→ **Available data**
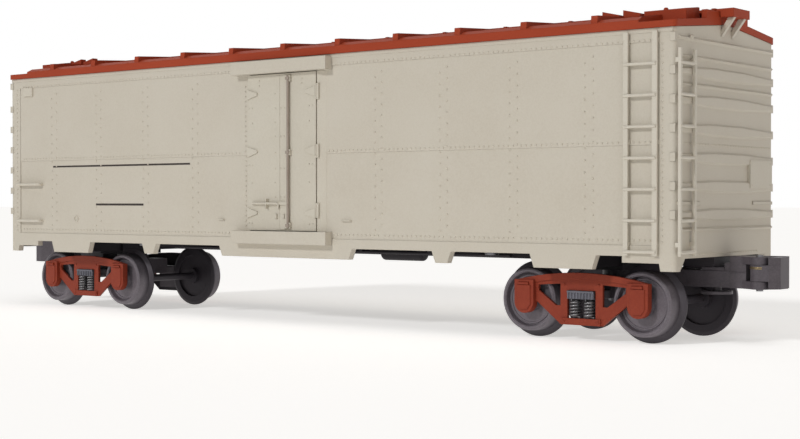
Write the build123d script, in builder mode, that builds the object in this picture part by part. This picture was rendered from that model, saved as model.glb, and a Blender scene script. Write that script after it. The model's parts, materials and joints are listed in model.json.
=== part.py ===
"""Model refrigerator car for three-rail O gauge track, about 1:48, in millimetres.

+X runs along the car, +Z is up. The origin is on the floor plane under the middle of the car,
level with the bottoms of the wheel flanges. The car looks the same turned half round about Z,
apart from the hand brake on the -X end and the brake gear under the floor.
"""
import os
from build123d import *

os.makedirs("parts", exist_ok=True)

# Body shell: one hollow moulding with side walls, ribbed ends and skirts
body_length = 268.0
body_width = 57.0
half_l = body_length / 2
half_w = body_width / 2
truck_x = half_l - 32.15
wall_t = 2.0
corner_r = 1.3
wall_bottom_z = 23.5
end_bottom_z = 23.0
eave_z = 81.45
gable_rise = 2.9
sheet_relief = 0.25
letterboard_z = eave_z - 3.45
sheet_lap_z = 51.9
sheet_lap_t = 0.12
sill_seam_z = 26.3
corner_strip_x = half_l - 5.4

# Skirts under the side walls: top half-length, inset of the slanted ends, bottom height
centre_skirt_half = 27.7
centre_skirt_z = 20.3
tab_inner_x = 57.2
tab_outer_x = 64.0
tab_z = 20.2
bolster_skirt_inner_x = truck_x - 11.55
bolster_skirt_outer_x = truck_x + 9.15
bolster_skirt_z = 19.8
ladder_sill_inner_x = half_l - 15.3
ladder_sill_z = 21.8
skirt_slant = 1.3
foot_length_x = 4.6
foot_length_y = 5.2
foot_slant = 2.6
foot_z = 19.8

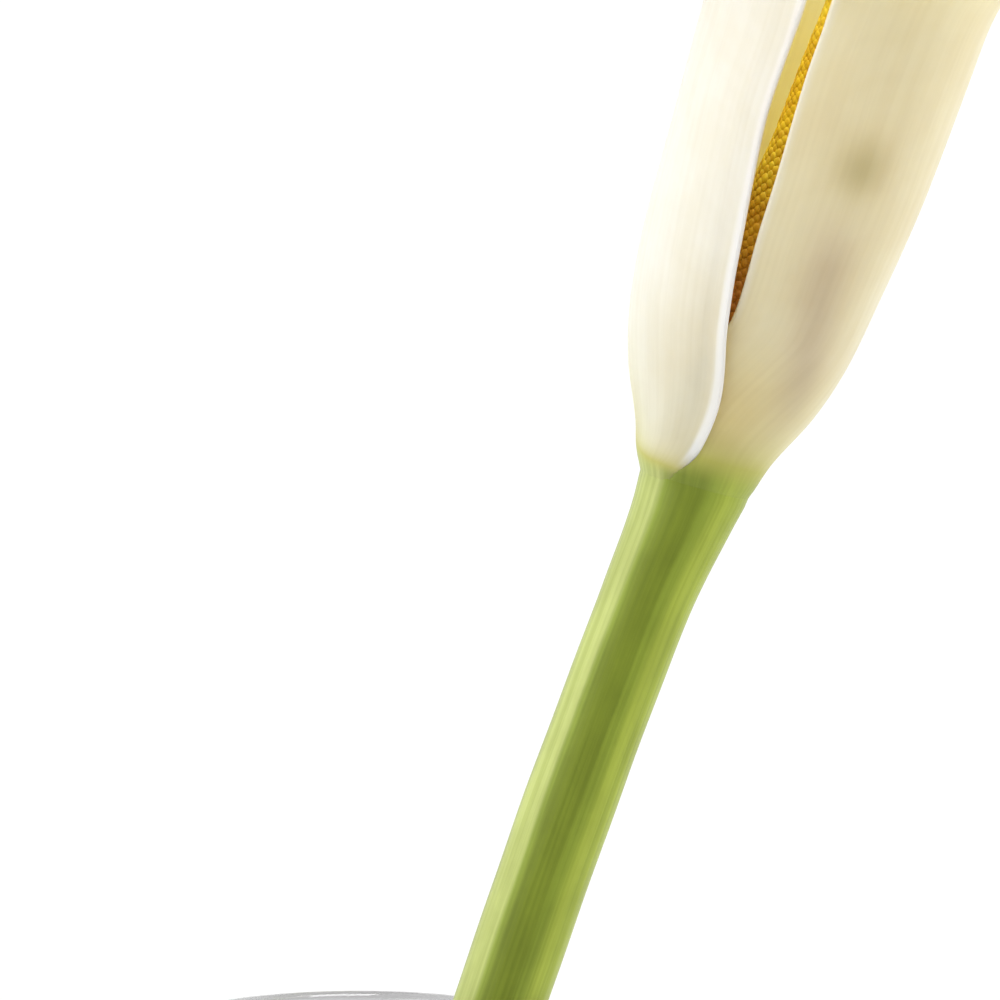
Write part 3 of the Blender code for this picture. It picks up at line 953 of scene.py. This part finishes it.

→ **Task prompt**
Repeat the data precisely, reproducing every entry.

→ **Full response**
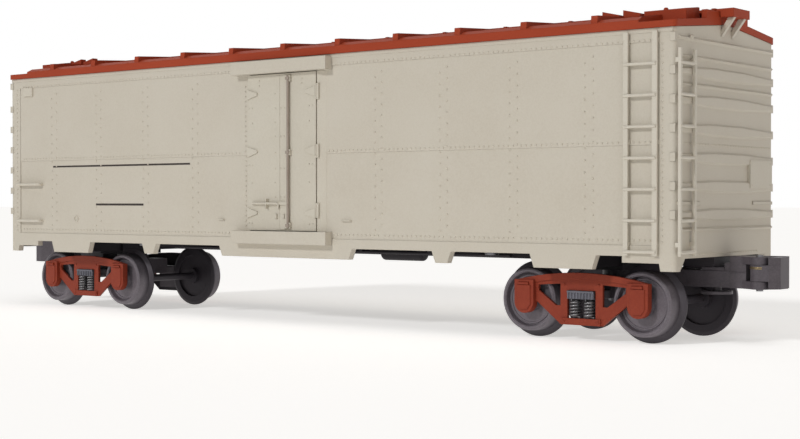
Write the build123d script, in builder mode, that builds the object in this picture part by part. This picture was rendered from that model, saved as model.glb, and a Blender scene script. Write that script after it. The model's parts, materials and joints are listed in model.json.
=== part.py ===
"""Model refrigerator car for three-rail O gauge track, about 1:48, in millimetres.

+X runs along the car, +Z is up. The origin is on the floor plane under the middle of the car,
level with the bottoms of the wheel flanges. The car looks the same turned half round about Z,
apart from the hand brake on the -X end and the brake gear under the floor.
"""
import os
from build123d import *

os.makedirs("parts", exist_ok=True)

# Body shell: one hollow moulding with side walls, ribbed ends and skirts
body_length = 268.0
body_width = 57.0
half_l = body_length / 2
half_w = body_width / 2
truck_x = half_l - 32.15
wall_t = 2.0
corner_r = 1.3
wall_bottom_z = 23.5
end_bottom_z = 23.0
eave_z = 81.45
gable_rise = 2.9
sheet_relief = 0.25
letterboard_z = eave_z - 3.45
sheet_lap_z = 51.9
sheet_lap_t = 0.12
sill_seam_z = 26.3
corner_strip_x = half_l - 5.4

# Skirts under the side walls: top half-length, inset of the slanted ends, bottom height
centre_skirt_half = 27.7
centre_skirt_z = 20.3
tab_inner_x = 57.2
tab_outer_x = 64.0
tab_z = 20.2
bolster_skirt_inner_x = truck_x - 11.55
bolster_skirt_outer_x = truck_x + 9.15
bolster_skirt_z = 19.8
ladder_sill_inner_x = half_l - 15.3
ladder_sill_z = 21.8
skirt_slant = 1.3
foot_length_x = 4.6
foot_length_y = 5.2
foot_slant = 2.6
foot_z = 19.8

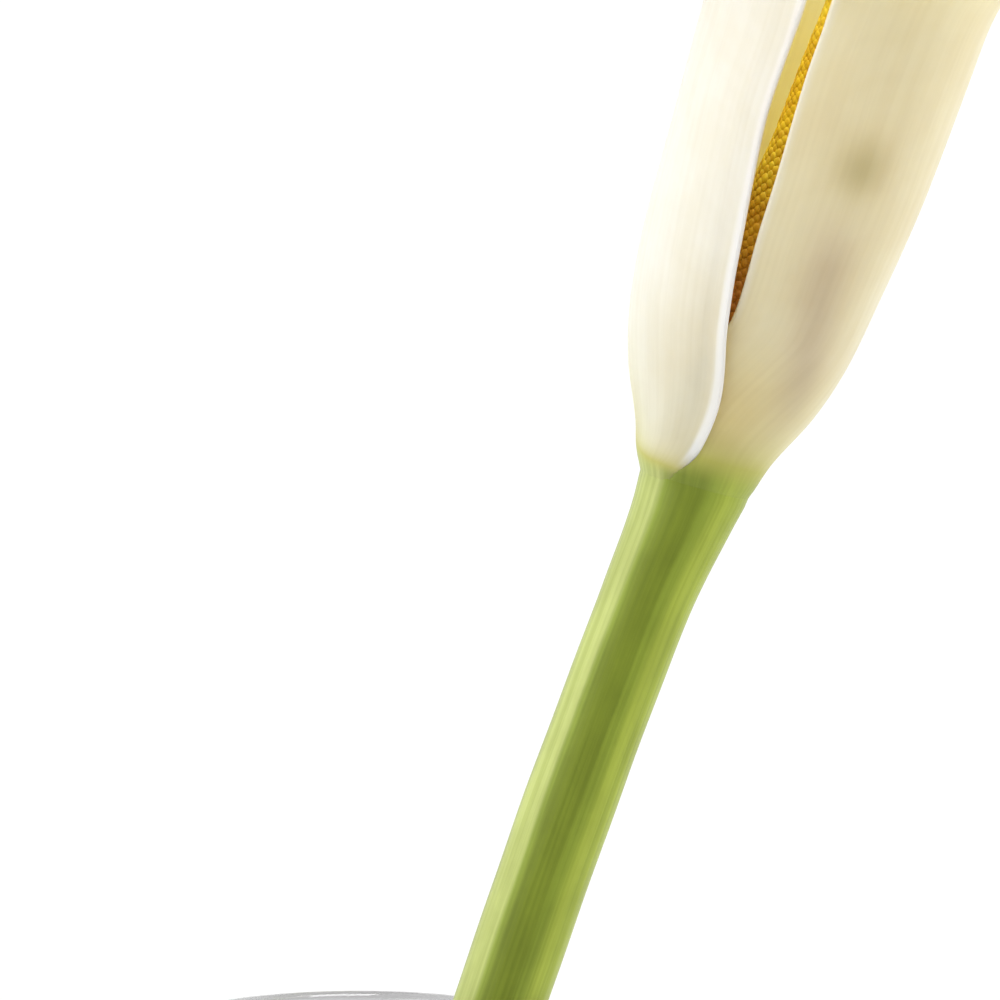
Write part 3 of the Blender code for this picture. It picks up at line 953 of scene.py. This part finishes it.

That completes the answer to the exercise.